MATERIAL PROVIDED -
^^^^^^^^^^^^^^^^
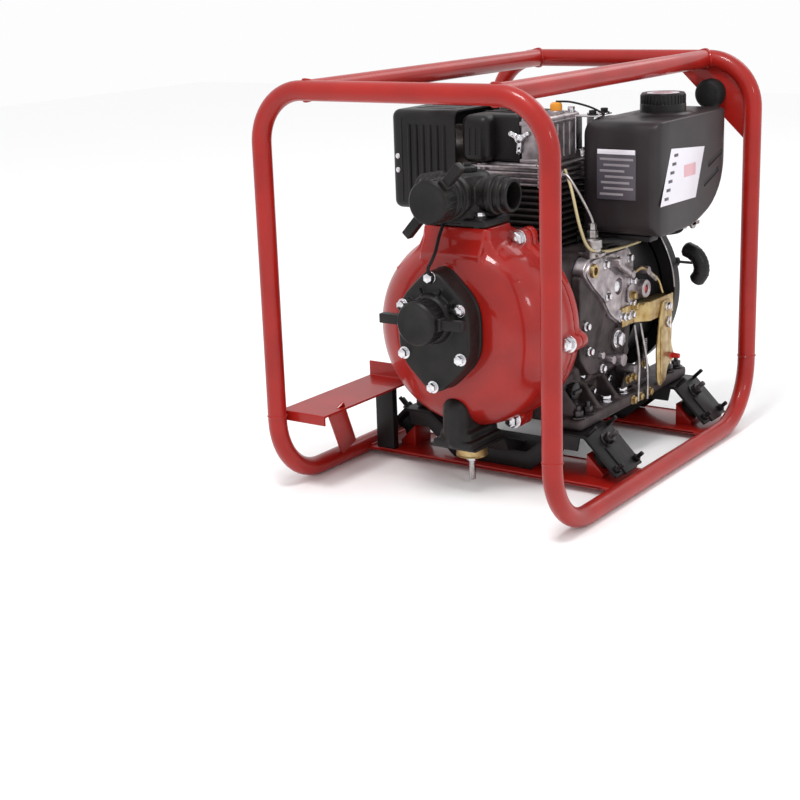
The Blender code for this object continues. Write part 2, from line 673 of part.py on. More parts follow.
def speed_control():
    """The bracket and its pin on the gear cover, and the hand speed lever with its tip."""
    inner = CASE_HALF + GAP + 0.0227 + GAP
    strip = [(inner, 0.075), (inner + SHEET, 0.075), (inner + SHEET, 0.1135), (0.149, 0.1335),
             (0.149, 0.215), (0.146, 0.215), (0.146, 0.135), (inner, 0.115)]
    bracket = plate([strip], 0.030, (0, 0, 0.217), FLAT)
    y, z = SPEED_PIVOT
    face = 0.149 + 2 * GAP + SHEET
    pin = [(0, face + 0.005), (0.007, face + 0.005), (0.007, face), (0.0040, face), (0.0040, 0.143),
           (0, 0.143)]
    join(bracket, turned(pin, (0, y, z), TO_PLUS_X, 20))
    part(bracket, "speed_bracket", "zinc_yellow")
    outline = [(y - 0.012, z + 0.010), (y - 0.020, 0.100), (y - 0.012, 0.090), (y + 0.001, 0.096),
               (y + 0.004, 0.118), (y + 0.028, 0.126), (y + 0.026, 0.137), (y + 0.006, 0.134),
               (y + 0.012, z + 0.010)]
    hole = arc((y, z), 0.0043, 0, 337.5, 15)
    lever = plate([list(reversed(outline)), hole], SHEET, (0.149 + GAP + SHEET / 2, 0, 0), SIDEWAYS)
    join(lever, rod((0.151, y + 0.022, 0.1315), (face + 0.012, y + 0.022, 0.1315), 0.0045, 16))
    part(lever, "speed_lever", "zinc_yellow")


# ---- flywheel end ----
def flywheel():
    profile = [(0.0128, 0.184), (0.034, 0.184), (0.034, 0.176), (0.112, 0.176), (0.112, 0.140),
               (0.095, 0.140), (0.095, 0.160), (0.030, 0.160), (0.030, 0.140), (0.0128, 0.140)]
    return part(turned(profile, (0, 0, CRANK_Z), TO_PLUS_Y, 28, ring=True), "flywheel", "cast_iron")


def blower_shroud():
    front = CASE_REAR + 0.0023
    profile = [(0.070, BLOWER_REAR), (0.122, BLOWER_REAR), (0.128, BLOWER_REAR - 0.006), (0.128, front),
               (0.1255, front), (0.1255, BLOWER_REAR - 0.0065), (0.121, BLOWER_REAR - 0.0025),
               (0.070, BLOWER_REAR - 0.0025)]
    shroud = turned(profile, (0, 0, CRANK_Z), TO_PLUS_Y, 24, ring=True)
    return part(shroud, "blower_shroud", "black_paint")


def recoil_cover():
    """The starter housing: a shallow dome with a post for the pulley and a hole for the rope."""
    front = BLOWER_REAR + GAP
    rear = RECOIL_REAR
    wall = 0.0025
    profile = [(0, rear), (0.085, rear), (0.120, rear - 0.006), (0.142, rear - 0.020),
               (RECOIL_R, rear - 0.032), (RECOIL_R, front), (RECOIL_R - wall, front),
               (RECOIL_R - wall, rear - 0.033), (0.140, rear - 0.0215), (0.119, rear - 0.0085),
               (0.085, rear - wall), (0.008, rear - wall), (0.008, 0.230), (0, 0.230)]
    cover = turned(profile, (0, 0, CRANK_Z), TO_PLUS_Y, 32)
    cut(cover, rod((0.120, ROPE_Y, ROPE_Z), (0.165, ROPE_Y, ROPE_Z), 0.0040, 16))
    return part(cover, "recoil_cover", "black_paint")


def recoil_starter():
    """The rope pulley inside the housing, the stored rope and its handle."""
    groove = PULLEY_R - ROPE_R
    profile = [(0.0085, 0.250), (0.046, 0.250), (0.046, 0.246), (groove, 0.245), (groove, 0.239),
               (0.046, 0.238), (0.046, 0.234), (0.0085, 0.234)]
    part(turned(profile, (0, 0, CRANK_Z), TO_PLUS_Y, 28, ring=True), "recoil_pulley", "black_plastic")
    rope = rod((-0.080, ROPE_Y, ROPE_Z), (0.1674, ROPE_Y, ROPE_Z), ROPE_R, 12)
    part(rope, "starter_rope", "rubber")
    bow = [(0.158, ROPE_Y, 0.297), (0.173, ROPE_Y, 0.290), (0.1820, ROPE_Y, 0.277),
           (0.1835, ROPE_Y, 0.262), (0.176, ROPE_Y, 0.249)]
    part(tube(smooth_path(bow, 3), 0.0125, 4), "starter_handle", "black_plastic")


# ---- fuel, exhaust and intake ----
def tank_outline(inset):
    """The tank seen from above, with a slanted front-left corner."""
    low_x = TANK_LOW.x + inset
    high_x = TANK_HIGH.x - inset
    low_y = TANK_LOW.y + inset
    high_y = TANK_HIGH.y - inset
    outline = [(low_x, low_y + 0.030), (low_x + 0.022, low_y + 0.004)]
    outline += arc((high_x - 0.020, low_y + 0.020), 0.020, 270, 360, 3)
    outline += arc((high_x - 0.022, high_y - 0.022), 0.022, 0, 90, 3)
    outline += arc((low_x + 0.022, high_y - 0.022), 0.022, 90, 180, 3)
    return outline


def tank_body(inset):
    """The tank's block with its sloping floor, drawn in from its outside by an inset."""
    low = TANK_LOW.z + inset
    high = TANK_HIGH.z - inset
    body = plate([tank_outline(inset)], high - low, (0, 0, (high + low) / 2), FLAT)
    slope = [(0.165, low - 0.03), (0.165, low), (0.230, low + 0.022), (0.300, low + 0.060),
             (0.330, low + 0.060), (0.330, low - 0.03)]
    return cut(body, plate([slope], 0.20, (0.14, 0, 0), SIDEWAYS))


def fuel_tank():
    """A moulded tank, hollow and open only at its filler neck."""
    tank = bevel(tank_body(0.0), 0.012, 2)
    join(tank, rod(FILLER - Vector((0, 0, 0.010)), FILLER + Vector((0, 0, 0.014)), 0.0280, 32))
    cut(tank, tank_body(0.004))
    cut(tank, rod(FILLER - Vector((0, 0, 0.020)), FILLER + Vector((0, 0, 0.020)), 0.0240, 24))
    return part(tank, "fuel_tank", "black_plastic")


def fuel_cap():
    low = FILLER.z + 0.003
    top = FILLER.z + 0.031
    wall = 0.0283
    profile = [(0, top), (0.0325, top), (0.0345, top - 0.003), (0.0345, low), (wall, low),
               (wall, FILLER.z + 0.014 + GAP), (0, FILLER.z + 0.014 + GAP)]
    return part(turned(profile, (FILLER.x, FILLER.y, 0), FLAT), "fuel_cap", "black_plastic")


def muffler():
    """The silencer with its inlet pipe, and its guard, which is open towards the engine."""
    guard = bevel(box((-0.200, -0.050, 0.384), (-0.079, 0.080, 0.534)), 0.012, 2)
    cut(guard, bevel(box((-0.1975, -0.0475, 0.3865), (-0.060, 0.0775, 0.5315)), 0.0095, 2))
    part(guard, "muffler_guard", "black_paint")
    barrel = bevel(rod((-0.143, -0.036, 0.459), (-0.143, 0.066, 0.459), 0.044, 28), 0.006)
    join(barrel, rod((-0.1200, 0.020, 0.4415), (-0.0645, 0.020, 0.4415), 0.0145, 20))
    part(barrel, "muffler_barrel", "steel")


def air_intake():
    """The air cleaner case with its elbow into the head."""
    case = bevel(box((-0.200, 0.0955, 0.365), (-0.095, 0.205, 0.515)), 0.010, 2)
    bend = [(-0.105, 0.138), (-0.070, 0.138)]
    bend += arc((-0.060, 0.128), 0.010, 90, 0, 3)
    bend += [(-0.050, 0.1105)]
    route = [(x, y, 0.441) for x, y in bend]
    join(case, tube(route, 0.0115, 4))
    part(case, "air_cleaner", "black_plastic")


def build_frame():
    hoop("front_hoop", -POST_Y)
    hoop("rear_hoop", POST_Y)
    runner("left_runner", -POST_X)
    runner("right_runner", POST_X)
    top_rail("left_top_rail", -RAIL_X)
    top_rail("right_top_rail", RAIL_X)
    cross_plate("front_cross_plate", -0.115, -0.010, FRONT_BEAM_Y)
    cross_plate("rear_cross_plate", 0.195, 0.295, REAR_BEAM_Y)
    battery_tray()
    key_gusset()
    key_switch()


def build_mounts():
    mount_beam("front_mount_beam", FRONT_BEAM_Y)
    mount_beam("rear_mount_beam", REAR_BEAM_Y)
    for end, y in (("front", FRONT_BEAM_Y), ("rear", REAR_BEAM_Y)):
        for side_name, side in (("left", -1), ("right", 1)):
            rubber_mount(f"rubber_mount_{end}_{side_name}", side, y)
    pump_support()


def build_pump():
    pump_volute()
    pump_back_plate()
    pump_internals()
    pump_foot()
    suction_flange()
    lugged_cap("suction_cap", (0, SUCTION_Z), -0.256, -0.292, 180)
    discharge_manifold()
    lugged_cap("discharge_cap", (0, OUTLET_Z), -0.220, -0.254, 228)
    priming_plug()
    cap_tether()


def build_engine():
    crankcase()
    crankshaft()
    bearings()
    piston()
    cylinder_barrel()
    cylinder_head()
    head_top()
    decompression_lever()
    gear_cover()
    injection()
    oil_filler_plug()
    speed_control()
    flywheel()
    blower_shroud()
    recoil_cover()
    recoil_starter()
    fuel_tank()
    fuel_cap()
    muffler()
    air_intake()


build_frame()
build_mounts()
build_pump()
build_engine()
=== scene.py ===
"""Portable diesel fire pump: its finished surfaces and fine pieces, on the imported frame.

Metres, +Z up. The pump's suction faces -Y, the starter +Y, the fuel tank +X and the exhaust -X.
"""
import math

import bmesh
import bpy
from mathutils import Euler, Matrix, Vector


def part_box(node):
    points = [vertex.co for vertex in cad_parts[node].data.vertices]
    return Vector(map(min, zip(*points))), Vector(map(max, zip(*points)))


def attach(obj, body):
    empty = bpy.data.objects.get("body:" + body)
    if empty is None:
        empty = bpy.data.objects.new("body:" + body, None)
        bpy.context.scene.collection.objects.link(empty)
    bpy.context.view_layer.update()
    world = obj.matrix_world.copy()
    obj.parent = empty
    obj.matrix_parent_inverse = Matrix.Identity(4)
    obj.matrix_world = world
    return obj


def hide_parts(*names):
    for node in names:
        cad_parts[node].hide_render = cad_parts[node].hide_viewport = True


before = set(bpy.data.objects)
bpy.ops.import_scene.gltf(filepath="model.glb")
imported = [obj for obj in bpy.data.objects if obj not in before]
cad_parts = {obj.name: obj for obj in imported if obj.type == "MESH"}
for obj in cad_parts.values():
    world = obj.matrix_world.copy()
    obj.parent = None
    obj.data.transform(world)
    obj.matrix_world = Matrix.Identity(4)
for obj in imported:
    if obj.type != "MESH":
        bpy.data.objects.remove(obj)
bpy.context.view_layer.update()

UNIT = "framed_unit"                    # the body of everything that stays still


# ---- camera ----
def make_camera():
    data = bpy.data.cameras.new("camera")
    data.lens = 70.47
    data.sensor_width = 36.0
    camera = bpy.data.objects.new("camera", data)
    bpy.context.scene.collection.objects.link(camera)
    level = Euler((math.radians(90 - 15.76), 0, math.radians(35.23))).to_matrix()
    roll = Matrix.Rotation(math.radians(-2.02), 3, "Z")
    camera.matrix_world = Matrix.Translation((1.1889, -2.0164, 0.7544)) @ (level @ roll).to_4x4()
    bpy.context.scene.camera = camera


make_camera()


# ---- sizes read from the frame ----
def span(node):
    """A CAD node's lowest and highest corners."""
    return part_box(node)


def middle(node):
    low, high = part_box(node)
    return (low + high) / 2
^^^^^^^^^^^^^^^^
DIRECTIONS - Solely the line containing "cylinder_barrel()", the line containing "bpy.context.scene.collection.objects.link(empty)", and the lines between them are to be given again, exactly as written.

ANSWER TO THE EXERCISE -
    cylinder_barrel()
    cylinder_head()
    head_top()
    decompression_lever()
    gear_cover()
    injection()
    oil_filler_plug()
    speed_control()
    flywheel()
    blower_shroud()
    recoil_cover()
    recoil_starter()
    fuel_tank()
    fuel_cap()
    muffler()
    air_intake()


build_frame()
build_mounts()
build_pump()
build_engine()
=== scene.py ===
"""Portable diesel fire pump: its finished surfaces and fine pieces, on the imported frame.

Metres, +Z up. The pump's suction faces -Y, the starter +Y, the fuel tank +X and the exhaust -X.
"""
import math

import bmesh
import bpy
from mathutils import Euler, Matrix, Vector


def part_box(node):
    points = [vertex.co for vertex in cad_parts[node].data.vertices]
    return Vector(map(min, zip(*points))), Vector(map(max, zip(*points)))


def attach(obj, body):
    empty = bpy.data.objects.get("body:" + body)
    if empty is None:
        empty = bpy.data.objects.new("body:" + body, None)
        bpy.context.scene.collection.objects.link(empty)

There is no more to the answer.